California's June primary has delivered a message that neither party will find entirely comfortable: voters are frustrated, restless, and willing to punish the familiar in favor of the untested.
As vote counting continues across the state's 58 counties, the emerging picture suggests an electorate exhausted by housing costs, crime anxieties, and a sense that Sacramento's Democratic supermajority has grown complacent. Several incumbent state legislators are trailing challengers from their own party, while ballot measures on tax reform and criminal justice are running closer than pre-election polling suggested.
The incumbent problem
California's jungle primary system, which advances the top two vote-getters regardless of party, was designed to produce moderate general-election matchups. Instead, it has increasingly become a mechanism for intraparty purges. At least three Democratic Assembly members are currently trailing progressive challengers who ran explicitly against the party establishment, while two others face unexpectedly tight races against moderates who emphasized public safety and fiscal restraint.

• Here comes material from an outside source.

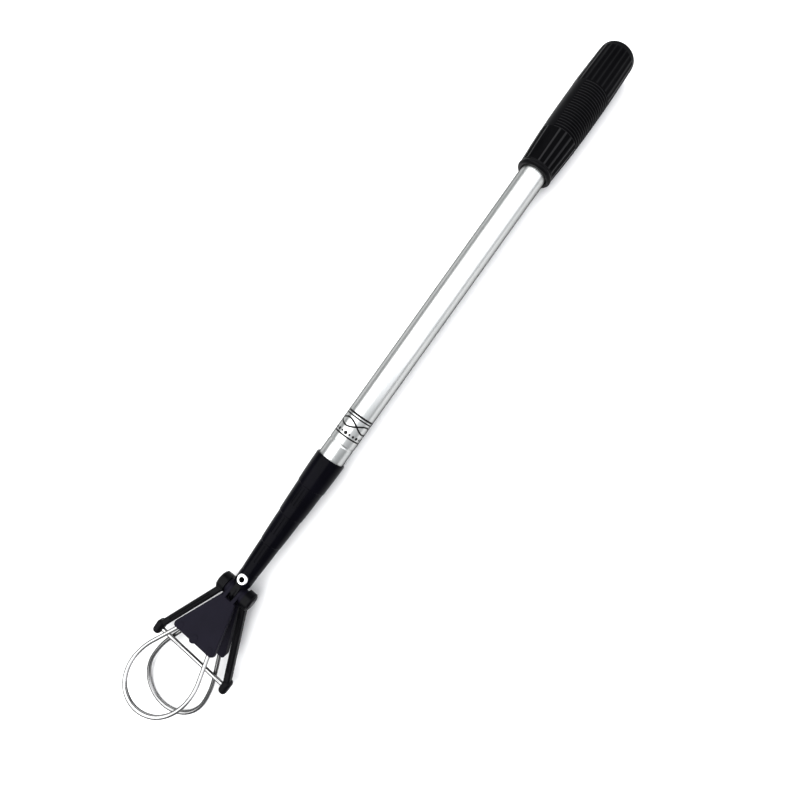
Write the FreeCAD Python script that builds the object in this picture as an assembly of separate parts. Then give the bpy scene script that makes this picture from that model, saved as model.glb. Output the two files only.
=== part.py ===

The pattern mirrors what happened in the 2024 cycle, when several long-serving legislators lost to newcomers who promised disruption. But the 2026 version carries higher stakes: with redistricting battles looming and a gubernatorial race in 2030 that will shape the state for a generation, the composition of the legislature matters more than usual.
The Republican non-surge
If Democrats hoped their internal troubles might be offset by Republican weakness, the early returns offer cold comfort. GOP candidates are performing respectably in several swing districts that Biden carried in 2020, particularly in the Central Valley and Orange County's coastal precincts. The party's decision to recruit candidates focused on affordability rather than culture-war grievances appears to be paying dividends, at least in the primary.
Whether these candidates can maintain momentum into November is another question. California's electorate remains fundamentally blue, and the state's demographics continue to shift in Democrats' favor. But a Republican pickup of even two or three House seats could prove decisive in a closely divided Congress.
Our take
California's political class has spent years insisting that the state's problems are either exaggerated by conservative media or inevitable byproducts of success. Tuesday's results suggest voters are no longer buying either excuse. The question now is whether Sacramento's establishment will interpret these returns as a wake-up call or simply wait for the electorate's attention to drift elsewhere. Given the state's history, the smart money is on the latter.